### Records provided
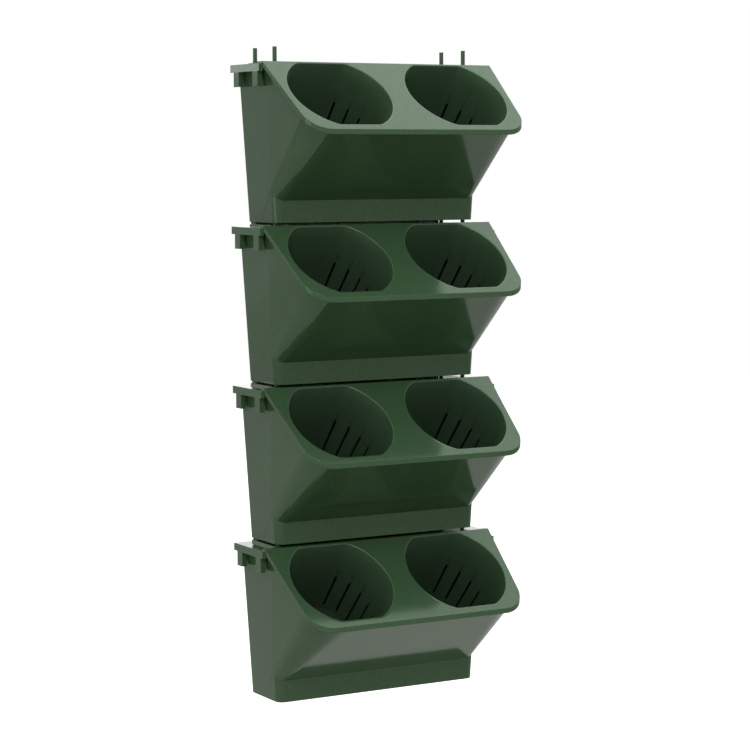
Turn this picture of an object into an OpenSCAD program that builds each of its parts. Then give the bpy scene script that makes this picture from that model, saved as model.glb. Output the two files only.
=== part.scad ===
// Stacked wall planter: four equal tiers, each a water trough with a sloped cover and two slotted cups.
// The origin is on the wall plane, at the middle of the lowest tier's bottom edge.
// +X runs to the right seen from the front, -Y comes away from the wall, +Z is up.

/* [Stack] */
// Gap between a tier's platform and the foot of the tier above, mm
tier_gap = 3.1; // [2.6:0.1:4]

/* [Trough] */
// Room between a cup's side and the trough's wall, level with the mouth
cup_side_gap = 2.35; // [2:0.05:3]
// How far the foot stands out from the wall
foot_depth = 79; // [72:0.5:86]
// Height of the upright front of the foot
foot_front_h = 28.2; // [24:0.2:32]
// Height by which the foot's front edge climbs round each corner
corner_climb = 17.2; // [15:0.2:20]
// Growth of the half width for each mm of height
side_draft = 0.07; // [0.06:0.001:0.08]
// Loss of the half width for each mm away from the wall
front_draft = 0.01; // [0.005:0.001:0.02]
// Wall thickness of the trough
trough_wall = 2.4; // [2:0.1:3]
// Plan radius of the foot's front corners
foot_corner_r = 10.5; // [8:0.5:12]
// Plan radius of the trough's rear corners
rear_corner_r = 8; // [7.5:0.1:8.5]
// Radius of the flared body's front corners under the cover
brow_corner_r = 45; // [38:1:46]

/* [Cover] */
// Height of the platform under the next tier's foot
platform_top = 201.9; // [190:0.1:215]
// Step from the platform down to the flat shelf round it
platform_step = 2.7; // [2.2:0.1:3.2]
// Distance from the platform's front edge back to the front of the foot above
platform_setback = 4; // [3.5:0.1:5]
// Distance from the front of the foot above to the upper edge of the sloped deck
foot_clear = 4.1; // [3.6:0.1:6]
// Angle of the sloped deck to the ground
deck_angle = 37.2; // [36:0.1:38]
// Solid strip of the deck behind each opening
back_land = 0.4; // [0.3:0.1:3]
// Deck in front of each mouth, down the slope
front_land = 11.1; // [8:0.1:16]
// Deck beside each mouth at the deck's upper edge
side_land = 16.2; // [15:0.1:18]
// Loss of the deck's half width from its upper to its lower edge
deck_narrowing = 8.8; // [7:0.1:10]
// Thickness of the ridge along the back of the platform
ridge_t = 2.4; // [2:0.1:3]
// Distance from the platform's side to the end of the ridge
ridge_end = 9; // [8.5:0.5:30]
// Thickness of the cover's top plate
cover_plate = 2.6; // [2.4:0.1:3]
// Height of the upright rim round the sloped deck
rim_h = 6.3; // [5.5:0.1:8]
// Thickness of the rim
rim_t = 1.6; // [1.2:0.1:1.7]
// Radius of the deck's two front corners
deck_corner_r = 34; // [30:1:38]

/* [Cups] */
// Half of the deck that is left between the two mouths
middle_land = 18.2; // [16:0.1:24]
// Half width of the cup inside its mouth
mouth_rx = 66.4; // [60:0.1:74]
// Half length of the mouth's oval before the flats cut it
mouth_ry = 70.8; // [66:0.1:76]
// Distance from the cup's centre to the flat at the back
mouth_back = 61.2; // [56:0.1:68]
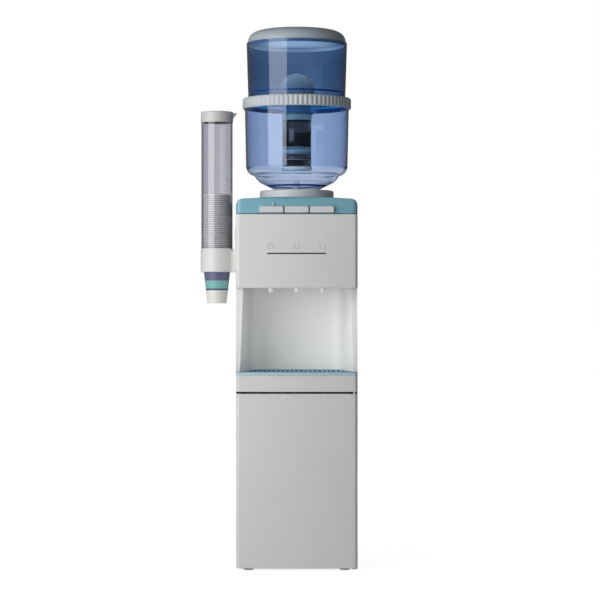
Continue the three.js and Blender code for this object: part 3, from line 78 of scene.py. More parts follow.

### Written request
Quote exactly the first line of the entries and every line after it, stopping with the line that contains "tier_gap = 3.1; // [2.6:0.1:4]".

### Full output
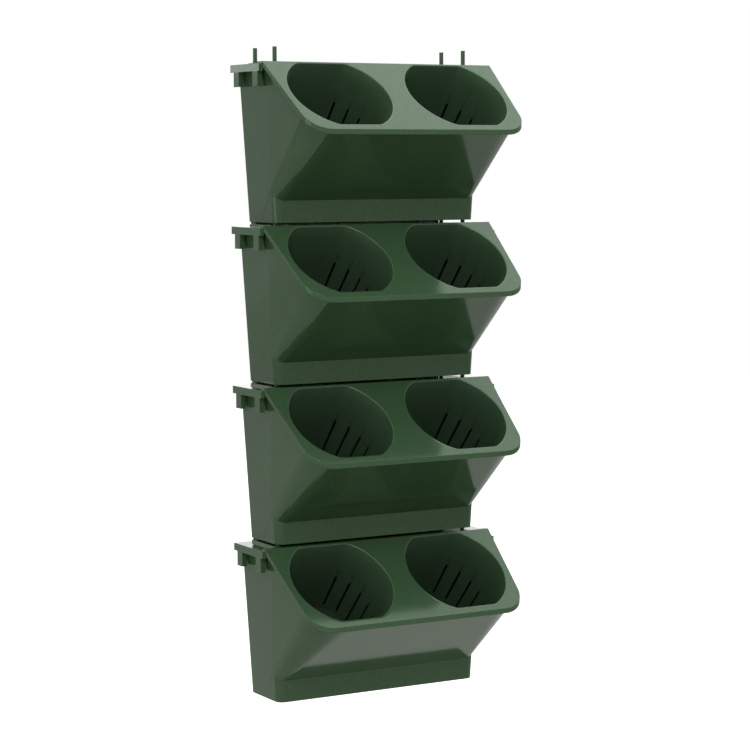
Turn this picture of an object into an OpenSCAD program that builds each of its parts. Then give the bpy scene script that makes this picture from that model, saved as model.glb. Output the two files only.
=== part.scad ===
// Stacked wall planter: four equal tiers, each a water trough with a sloped cover and two slotted cups.
// The origin is on the wall plane, at the middle of the lowest tier's bottom edge.
// +X runs to the right seen from the front, -Y comes away from the wall, +Z is up.

/* [Stack] */
// Gap between a tier's platform and the foot of the tier above, mm
tier_gap = 3.1; // [2.6:0.1:4]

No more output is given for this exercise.